■ REQUIRED TASK ■
Quote, with no changes, the lines that run from the top of the material to the line with "self.number + other.number)", both included.

■ GIVEN DATA ■
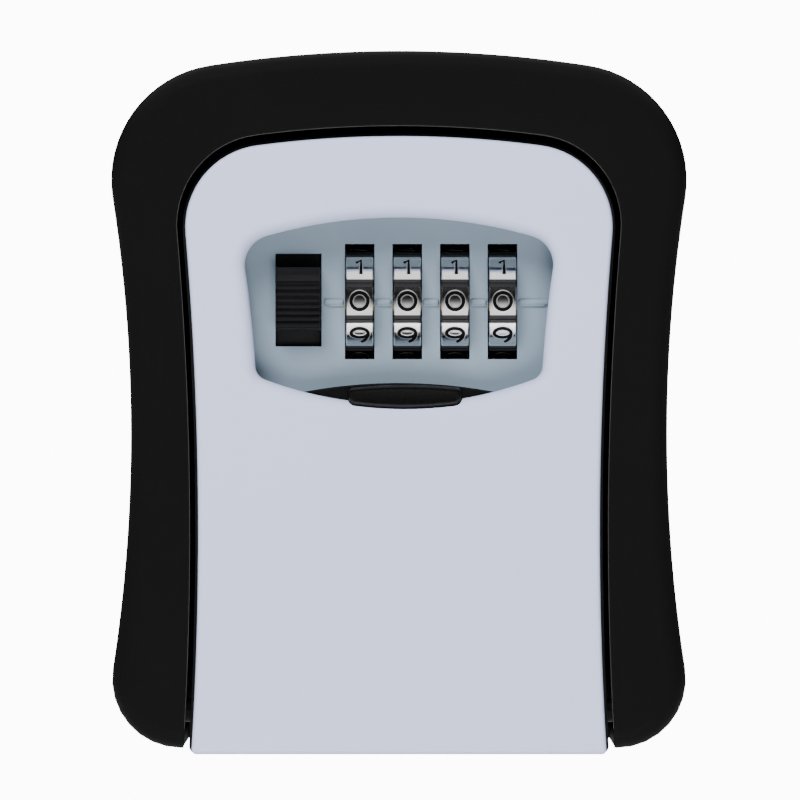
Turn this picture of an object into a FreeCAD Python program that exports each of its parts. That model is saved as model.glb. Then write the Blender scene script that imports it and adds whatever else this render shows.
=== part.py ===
"""Wall-mounted key lock box with a four-wheel code lock and a drop-down door.

The back face lies in the XZ plane at y = 0, the front faces -Y and +Z is up.
The origin is the centre of the four wall-screw holes. Lengths are in millimetres.
"""
import math
import os

import FreeCAD
import Part
import Sketcher

doc = FreeCAD.newDocument("key_lock_box")
sheet = doc.addObject("Spreadsheet::Sheet", "dims")
pieces = []


# ---------------------------------------------------------------- sizes

class Size:
    """A length that carries its number and the sheet expression it comes from."""

    def __init__(self, number, text):
        self.number = float(number)
        self.text = text

    def joined(self, sign, other, number):
        return Size(number, "(" + self.text + " " + sign + " " + other.text + ")")

    def __add__(self, other):
        other = as_size(other)
        return self.joined("+", other, self.number + other.number)

    def __sub__(self, other):
        other = as_size(other)
        return self.joined("-", other, self.number - other.number)

    def __mul__(self, factor):
        factor = as_size(factor)
        return self.joined("*", factor, self.number * factor.number)

    def __truediv__(self, factor):
        factor = as_size(factor)
        return self.joined("/", factor, self.number / factor.number)

    def __neg__(self):
        return as_size(0) - self

    def __radd__(self, other):
        return as_size(other) + self

    def __rsub__(self, other):
        return as_size(other) - self

    def __rmul__(self, factor):
        return as_size(factor) * self


def as_size(value):
    """A plain number is a size whose expression is that number."""
    if isinstance(value, Size):
        return value
    return Size(value, "(" + repr(float(value)) + ")")


def dim(alias, number):
    """Write one driving size in the sheet and return it."""
    row = "A" + str(dim.next_row)
    dim.next_row += 1
    sheet.set(row, str(number))
    sheet.setAlias(row, alias)
    return Size(number, "dims." + alias)


dim.next_row = 1

# Whole object, from the wall (y = 0) to the front.
total_deep = dim("total_deep", 41.0)
slip = dim("slip", 0.2)                       # gap beside a sliding piece
fit_gap = dim("fit_gap", 0.05)                # radial gap of a turning fit

# Outer shell. Its outline follows the door's, given below.
shell_waist_height = dim("shell_waist_height", -5.4)
shell_side_radius = dim("shell_side_radius", 257.0)
shell_top_radius = dim("shell_top_radius", 209.0)
shell_top_corner = dim("shell_top_corner", 19.5)
shell_low_corner = dim("shell_low_corner", 11.6)
shell_wall = dim("shell_wall", 2.5)
shell_edge_round = dim("shell_edge_round", 3.0)

# Door outline, and the gap round it.
door_waist = dim("door_waist", 33.7)
door_waist_height = dim("door_waist_height", -22.0)
door_side_radius = dim("door_side_radius", 600.0)
door_top = dim("door_top", 44.6)
door_top_radius = dim("door_top_radius", 182.0)
door_bottom = dim("door_bottom", -59.1)
door_corner = dim("door_corner", 13.8)
door_low_corner = dim("door_low_corner", 0.8)
door_gap = dim("door_gap", 1.35)
door_top_gap = dim("door_top_gap", 1.7)

shell_rim = dim("shell_rim", 11.4)            # shell's waist beyond the door's
shell_brow = dim("shell_brow", 14.5)          # shell's top above the door's
shell_lift = dim("shell_lift", 0.9)           # shell's bottom above the door's
shell_waist = door_waist + shell_rim
shell_top = door_top + shell_brow
shell_bottom = door_bottom + shell_lift

# Faceplate and its bay.
skin = dim("skin", 2.5)
skin_edge_round = dim("skin_edge_round", 0.9)
bay_waist = dim("bay_waist", 23.8)
bay_waist_height = dim("bay_waist_height", -5.0)
bay_side_radius = dim("bay_side_radius", 184.0)
bay_top = dim("bay_top", 31.0)
bay_top_radius = dim("bay_top_radius", 81.0)
bay_bottom = dim("bay_bottom", -0.3)
bay_bottom_radius = dim("bay_bottom_radius", 64.5)
bay_top_corner = dim("bay_top_corner", 5.0)
bay_low_corner = dim("bay_low_corner", 2.5)
ramp_round = dim("ramp_round", 2.3)

# Door frame.
flange_proud = dim("flange_proud", 0.5)
frame_wall = dim("frame_wall", 2.0)
skirt_step = dim("skirt_step", 1.4)
flange_deep = dim("flange_deep", 8.5)

# Shutter.
shutter_thick = dim("shutter_thick", 1.2)
shutter_half_wide = dim("shutter_half_wide", 26.2)
shutter_top = dim("shutter_top", 3.2)
shutter_top_radius = dim("shutter_top_radius", 87.5)
shutter_bottom = dim("shutter_bottom", -29.2)
grip_half_wide = dim("grip_half_wide", 9.45)
grip_offset = dim("grip_offset", 1.0)
grip_proud = dim("grip_proud", 1.9)
grip_bottom = dim("grip_bottom", -1.0)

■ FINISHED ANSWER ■
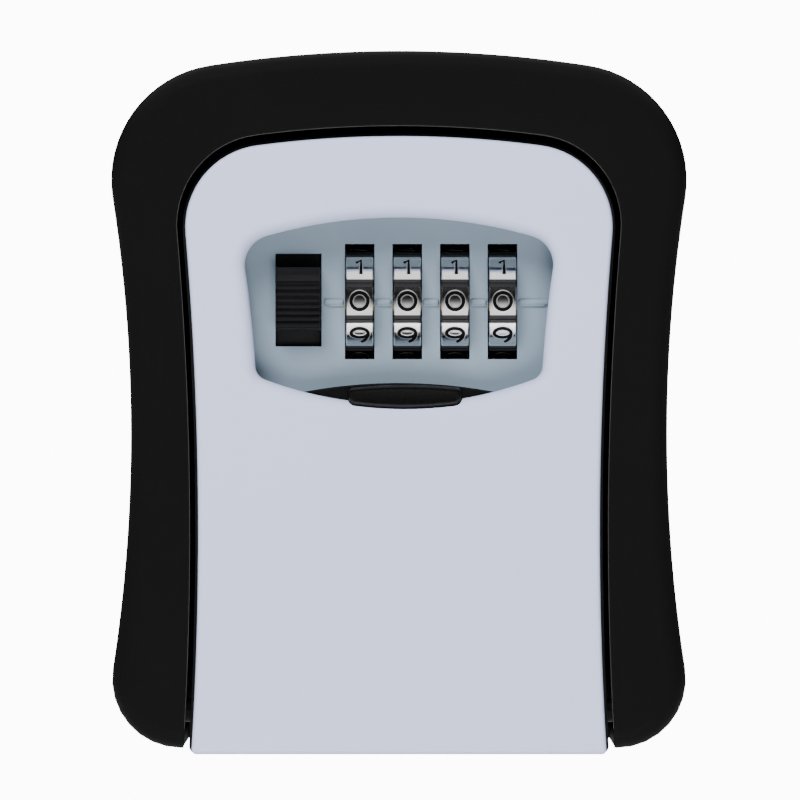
Turn this picture of an object into a FreeCAD Python program that exports each of its parts. That model is saved as model.glb. Then write the Blender scene script that imports it and adds whatever else this render shows.
=== part.py ===
"""Wall-mounted key lock box with a four-wheel code lock and a drop-down door.

The back face lies in the XZ plane at y = 0, the front faces -Y and +Z is up.
The origin is the centre of the four wall-screw holes. Lengths are in millimetres.
"""
import math
import os

import FreeCAD
import Part
import Sketcher

doc = FreeCAD.newDocument("key_lock_box")
sheet = doc.addObject("Spreadsheet::Sheet", "dims")
pieces = []


# ---------------------------------------------------------------- sizes

class Size:
    """A length that carries its number and the sheet expression it comes from."""

    def __init__(self, number, text):
        self.number = float(number)
        self.text = text

    def joined(self, sign, other, number):
        return Size(number, "(" + self.text + " " + sign + " " + other.text + ")")

    def __add__(self, other):
        other = as_size(other)
        return self.joined("+", other, self.number + other.number)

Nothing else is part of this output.